With his blue-collar, no-nonsense style and straightforward attack, Garcia’s the kind of guy who opponents tend to overlook—until he’s jarring molars loose with an overhand right to the jaw.

“I’ve always been that fighter who’s been under the radar,” he says.

Garcia hopes to change all that during his showdown with former 147-pound champion Shawn Porter on March 13, which will be televised on Spike TV at 9 p.m. ET/PT.

Roberto Garcia

Roberto Garcia has flown under the radar in winning 36 of his 39 pro fights.

Prior to the bout, Garcia reflected on his three most significant fights:

3 vs. Victor Manuel Cayo, May 1, 2014, at Hialeah Park Race Track in Hialeah, Florida

Garcia went after the well-traveled Cayo like a wolf in pursuit of his prey, applying nonstop pressure during their May 2014 scrap.

“I just had my foot on the gas and no matter what he did, I didn’t stop coming,” he says. “I kept going, kept going, kept going. He just drowned.”
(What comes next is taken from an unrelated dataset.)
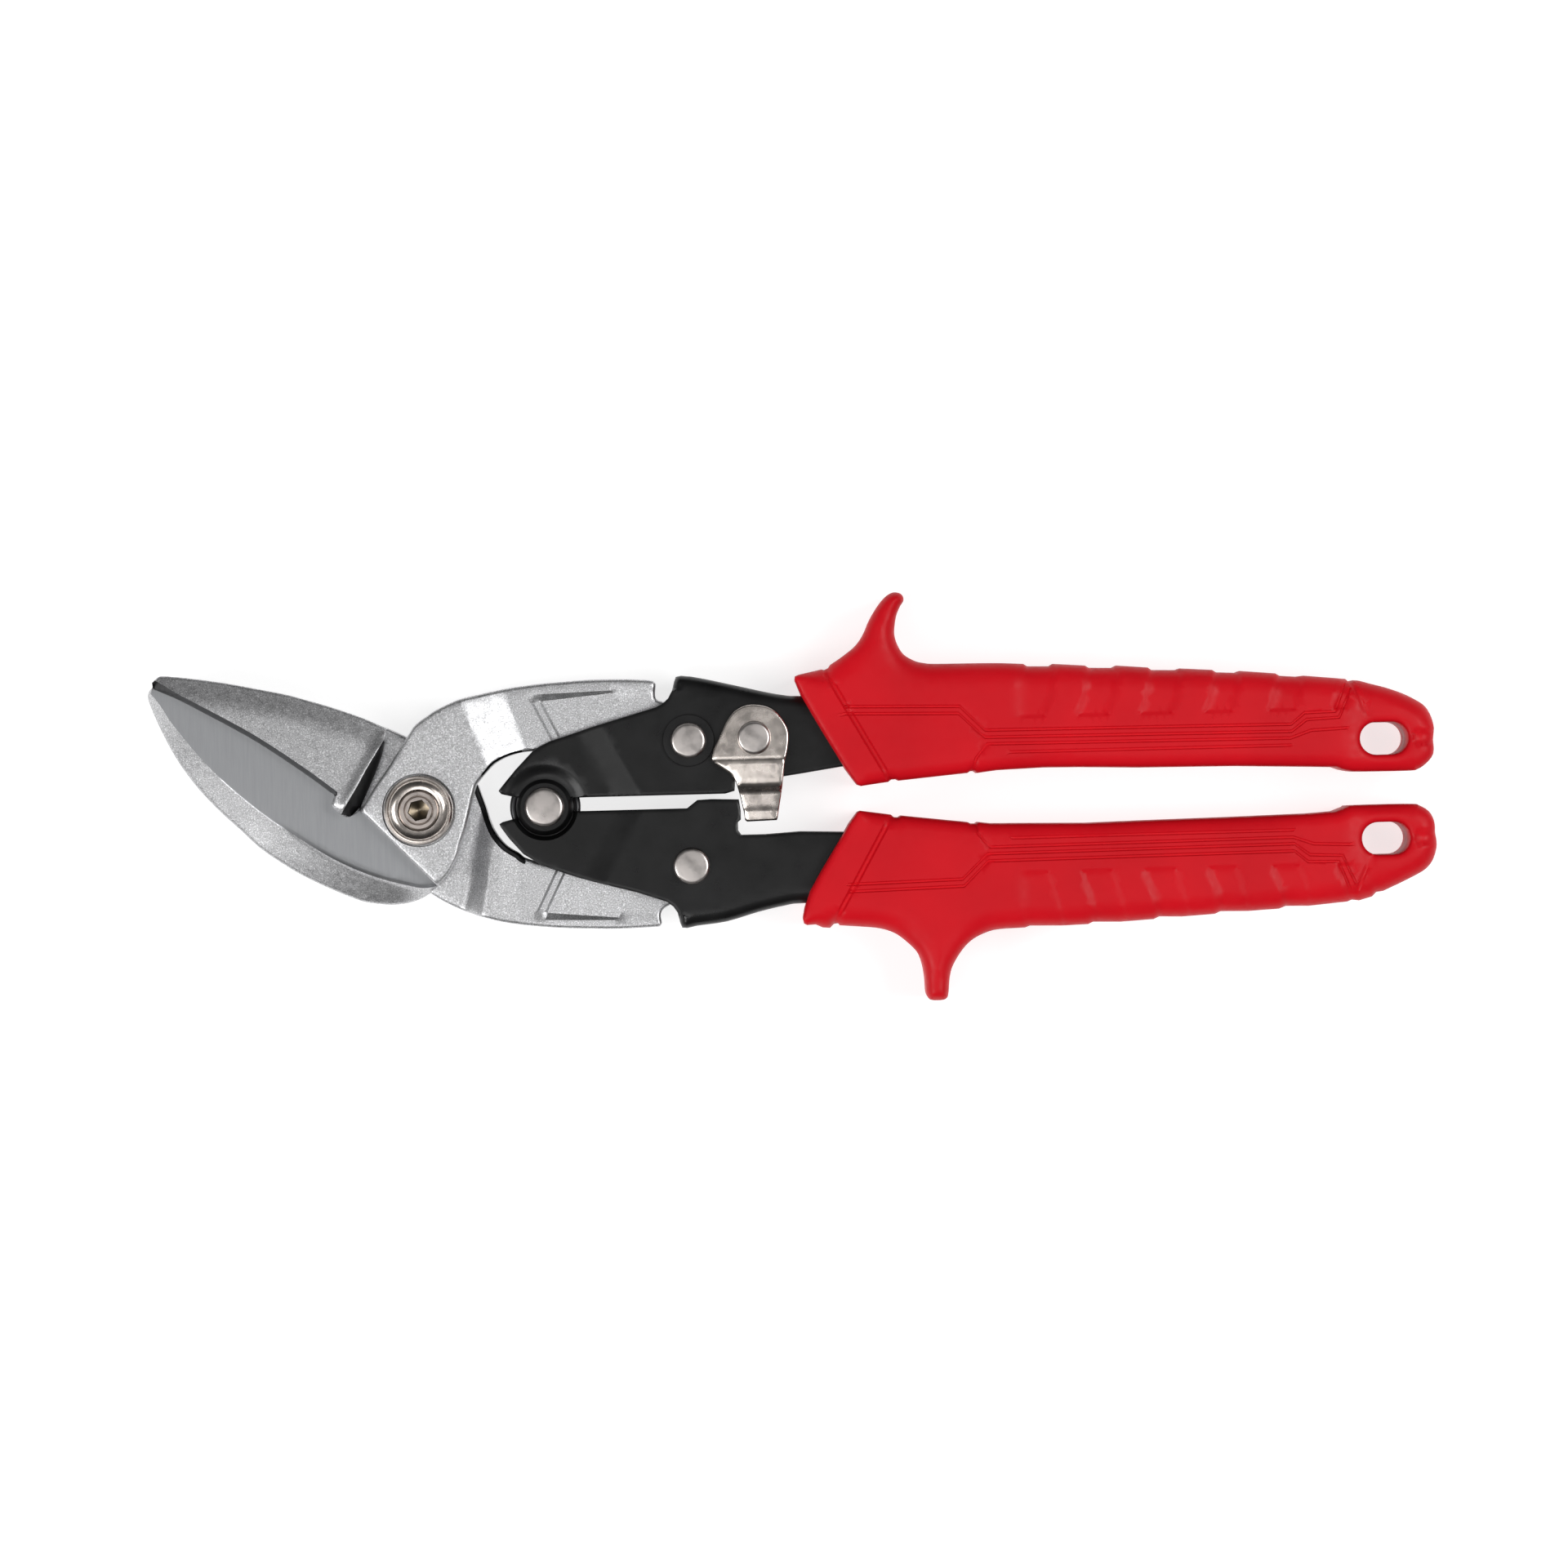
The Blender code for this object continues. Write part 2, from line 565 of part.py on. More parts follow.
UPPER_SOCKET = [
    (68, 22.2), (71.9, 21), (75.4, 20.8), (90, 20.6), (172.3, 17.8), (172.3, 7.9), (95, 6.9),
    (83, 6.1), (68, 4.2)]
UPPER_HOLE = (187.9, 190.9, 9.2)
LOWER_HOLE = (187.7, 190.8, -10.4)
HOLE_RADIUS = 3.2


def lanyard_cutter(hole):
    """A slot with round ends through a grip."""
    left, right, y = hole
    plan = arc((left, y), HOLE_RADIUS, 90, 270, 11) + arc((right, y), HOLE_RADIUS, -90, 90, 11)
    return slab("lanyard_slot", plan, -12, 12)


def grip(name, plan, socket, hole):
    """Moulded sleeve on a handle, open at the front and pierced for a lanyard."""
    obj = slab(name, plan[:-1], -HALF_GRIP, HALF_GRIP)
    bevel = obj.modifiers.new("rounding", "BEVEL")
    bevel.width = 2.6 * MM
    bevel.segments = 2
    bevel.angle_limit = math.radians(50)
    apply_modifiers(obj)
    room = CHANNEL_LEVEL + SHEET + 0.25
    cut(obj, slab("socket", socket, -room, room), lanyard_cutter(hole))
    return obj


# ---- assembly ------------------------------------------------------------------------

def collection(name):
    group = bpy.data.collections.new(name)
    bpy.context.scene.collection.children.link(group)
    return group


def paint(obj, colour, roughness, metallic):
    """Give an object a finish of its own."""
    material = bpy.data.materials.new(obj.name)
    material.use_nodes = True
    shader = material.node_tree.nodes["Principled BSDF"]
    shader.inputs["Base Color"].default_value = (*colour, 1)
    shader.inputs["Roughness"].default_value = roughness
    shader.inputs["Metallic"].default_value = metallic
    obj.data.materials.clear()
    obj.data.materials.append(material)


def soften(obj):
    if obj.type == "MESH":
        obj.data.shade_smooth()
        obj.data.set_sharp_from_angle(angle=math.radians(32))


def hang(obj, pivot, frame):
    """Put an object's origin on its pivot and its parent at the tool's frame."""
    spot = Vector((pivot[0] * MM, pivot[1] * MM, 0))
    obj.data.transform(Matrix.Translation(-spot))
    obj.location = spot
    obj.parent = frame


def build():
    frame = bpy.data.objects.new("tool_frame", None)
    frame.location = (-(TIP_X + REAR_X) / 2 * MM, -(LOWEST_Y + HIGHEST_Y) / 2 * MM, HALF_GRIP * MM)
    PARTS.objects.link(frame)
    steel = (0.56, 0.55, 0.52)
    nickel = (0.66, 0.63, 0.58)
    black = (0.02, 0.02, 0.022)
    red = (0.62, 0.01, 0.012)
    washer_top = CHANNEL_LEVEL + SHEET + 0.8
    head = CHANNEL_LEVEL + SHEET + 0.1
    pieces = [
        (front_blade(), BLADE_PIVOT, steel, 0.42, 1),
        (rear_blade(), BLADE_PIVOT, steel, 0.42, 1),
        (pivot_bolt(), BLADE_PIVOT, nickel, 0.28, 1),
        (pivot_nut(), BLADE_PIVOT, nickel, 0.28, 1),
        (pivot_washer(), BLADE_PIVOT, nickel, 0.35, 1),
        (upper_handle(), HANDLE_PIVOT, black, 0.35, 0),
        (lower_handle(), HANDLE_PIVOT, black, 0.35, 0),
        (handle_pivot_rivet(), HANDLE_PIVOT, nickel, 0.33, 1),
        (handle_pivot_sleeve(), HANDLE_PIVOT, steel, 0.45, 1),
        (handle_spring(), HANDLE_PIVOT, (0.05, 0.05, 0.05), 0.4, 1),
        (link_rivet("upper_link_rivet", UPPER_LINK, 3.5, washer_top), UPPER_LINK, nickel, 0.33, 1),
        (washer("upper_link_washer", UPPER_LINK, RIVET_HOLE, 5.1, head, washer_top - 0.1),
         UPPER_LINK, black, 0.4, 0),
        (link_bush("upper_link_bush", UPPER_LINK), UPPER_LINK, steel, 0.45, 1),
        (link_rivet("lower_link_rivet", LOWER_LINK, 3.6, head), LOWER_LINK, nickel, 0.33, 1),
        (link_bush("lower_link_bush", LOWER_LINK), LOWER_LINK, steel, 0.45, 1),
        (latch(), LATCH_PIVOT, nickel, 0.25, 1),
        (latch_rivet(), LATCH_PIVOT, nickel, 0.33, 1),
        (latch_washer(), LATCH_PIVOT, steel, 0.45, 1),
        (grip("upper_grip", UPPER_GRIP_PLAN, UPPER_SOCKET, UPPER_HOLE), HANDLE_PIVOT, red, 0.45, 0),
        (grip("lower_grip", LOWER_GRIP_PLAN, mirrored(UPPER_SOCKET), LOWER_HOLE),
         HANDLE_PIVOT, red, 0.45, 0),
    ]
    for link, pivot in (("upper_link", UPPER_LINK), ("lower_link", LOWER_LINK)):
        for place, side in (("front", 1), ("back", -1)):
            shim = link_shim(f"{link}_{place}_shim", pivot, side)
            pieces.append((shim, pivot, steel, 0.45, 1))
    for obj, pivot, colour, roughness, metallic in pieces:
        paint(obj, colour, roughness, metallic)
        soften(obj)
        hang(obj, pivot, frame)


for old in list(bpy.data.objects):
    bpy.data.objects.remove(old)
PARTS = collection("aviation_snips")
build()
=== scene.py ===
"""Looks of the aviation snips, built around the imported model.

Shapes are drawn in millimetres from the blade pivot, with heights from the tool's middle
plane. The blades, handles, grips and catch are reliefs: a plan with a height at each point.
"""
import math

import bpy
import numpy as np
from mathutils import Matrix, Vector, geometry


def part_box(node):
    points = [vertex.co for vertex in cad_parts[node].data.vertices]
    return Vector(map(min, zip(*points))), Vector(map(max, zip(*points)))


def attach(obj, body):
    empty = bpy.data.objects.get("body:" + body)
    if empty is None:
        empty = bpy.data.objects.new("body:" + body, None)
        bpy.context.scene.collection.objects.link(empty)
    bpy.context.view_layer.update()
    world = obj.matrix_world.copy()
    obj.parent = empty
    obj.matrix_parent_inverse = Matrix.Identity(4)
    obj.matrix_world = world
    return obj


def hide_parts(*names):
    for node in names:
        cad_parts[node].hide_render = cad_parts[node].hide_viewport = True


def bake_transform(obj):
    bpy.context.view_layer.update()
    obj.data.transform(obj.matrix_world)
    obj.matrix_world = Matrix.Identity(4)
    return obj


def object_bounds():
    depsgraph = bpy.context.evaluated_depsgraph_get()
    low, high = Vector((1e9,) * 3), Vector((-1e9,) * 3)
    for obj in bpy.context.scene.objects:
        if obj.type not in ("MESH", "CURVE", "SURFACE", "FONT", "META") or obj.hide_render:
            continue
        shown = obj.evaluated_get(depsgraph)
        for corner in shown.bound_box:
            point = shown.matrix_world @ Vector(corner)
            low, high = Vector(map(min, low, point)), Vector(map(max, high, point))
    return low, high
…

After pummeling Cayo relentlessly, the referee stopped the fight in the sixth round as Garcia was going in for the knockout.

“When they stopped it, I didn’t even know he was hurt,” Garcia says. “I was going to throw a left hook. I went in and he was falling. If the ropes weren’t there, he would have fell on the floor. I could hear my wife screaming, ‘Roberto!’ I feed off of that.”
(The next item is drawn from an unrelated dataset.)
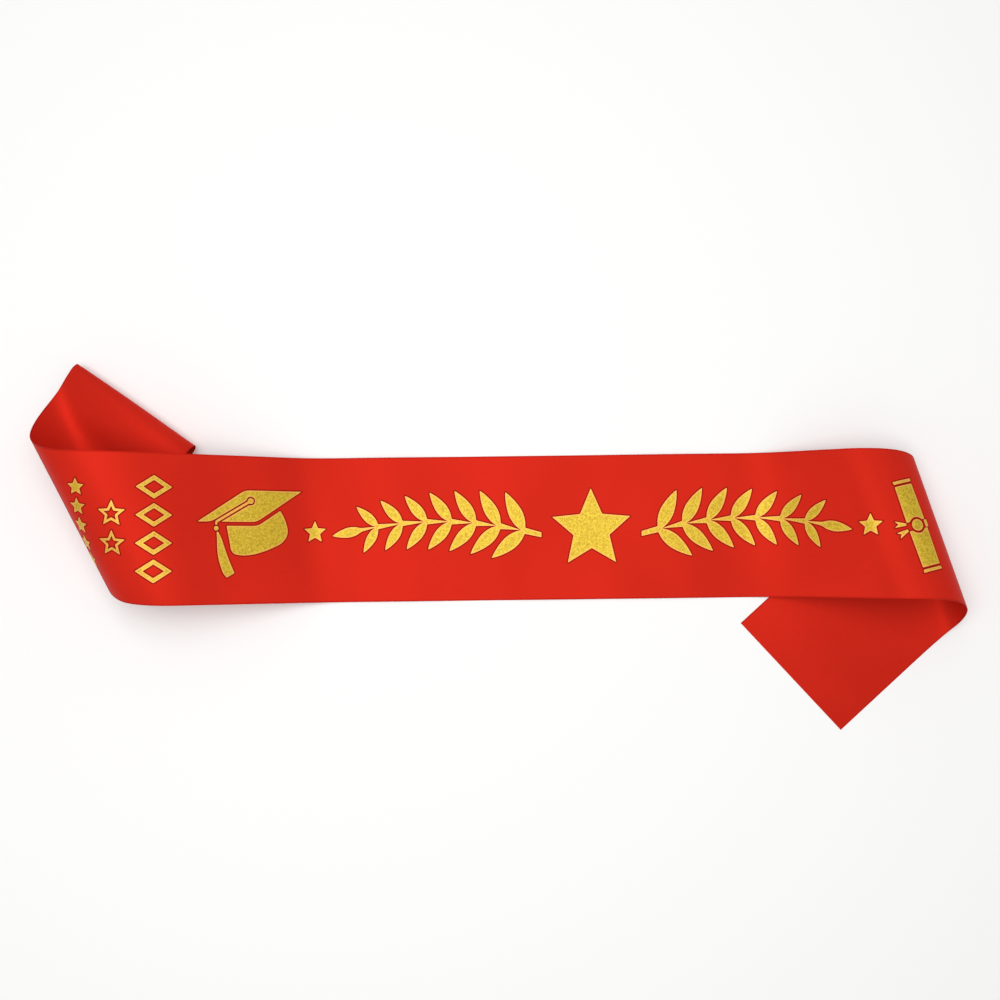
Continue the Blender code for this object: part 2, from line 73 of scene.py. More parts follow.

2 vs. Norberto Gonzalez, February 7, 2014, at UIC Pavilion in Chicago

Garcia took his February 2014 clash with Gonzalez on short notice, having only 12 days to prepare.

To make matters worse, he had to move up in weight above the 147 pounds he normally competes at.

“They were so confident, because he was in shape,” Garcia says of his opponent’s camp. “He was supposed to fight Jonathan Gonzalez, a Puerto Rican Olympian, but he hurt his shoulder. They needed a late replacement.”

Because of the circumstances, Garcia recalls Gonzalez’s team being particularly dismissive of him.

“They were laughing at us at the weigh-in,” he remembers. “They were confident as hell.”

Instead, it was Garcia who got the last laugh, hammering out a 10-round split-decision victory.

1 vs. Juan Carlos Rubio, March 10, 2006, at the La Villa Real Convention Center in McAllen, Texas

Five years into his career, Garcia took a step up in competition in March 2006 against the rugged Rubio.

His aim: to demonstrate that an underdog can still have plenty of bite.

“Everybody thought that he was going to beat me,” Garcia says. “It was my first 12-round fight; they thought that I was going to gas out. I went from eight rounds and I jumped straight to 12—I never even did a 10.“

Instead, Garcia pounded his way to winning a unanimous decision, ending Rubio’s career in the process.

“I retired him,” Garcia says. “I knocked him out of the ring in the 12th round, detached his retina. That was a big win. That got me world ranked for the first time.”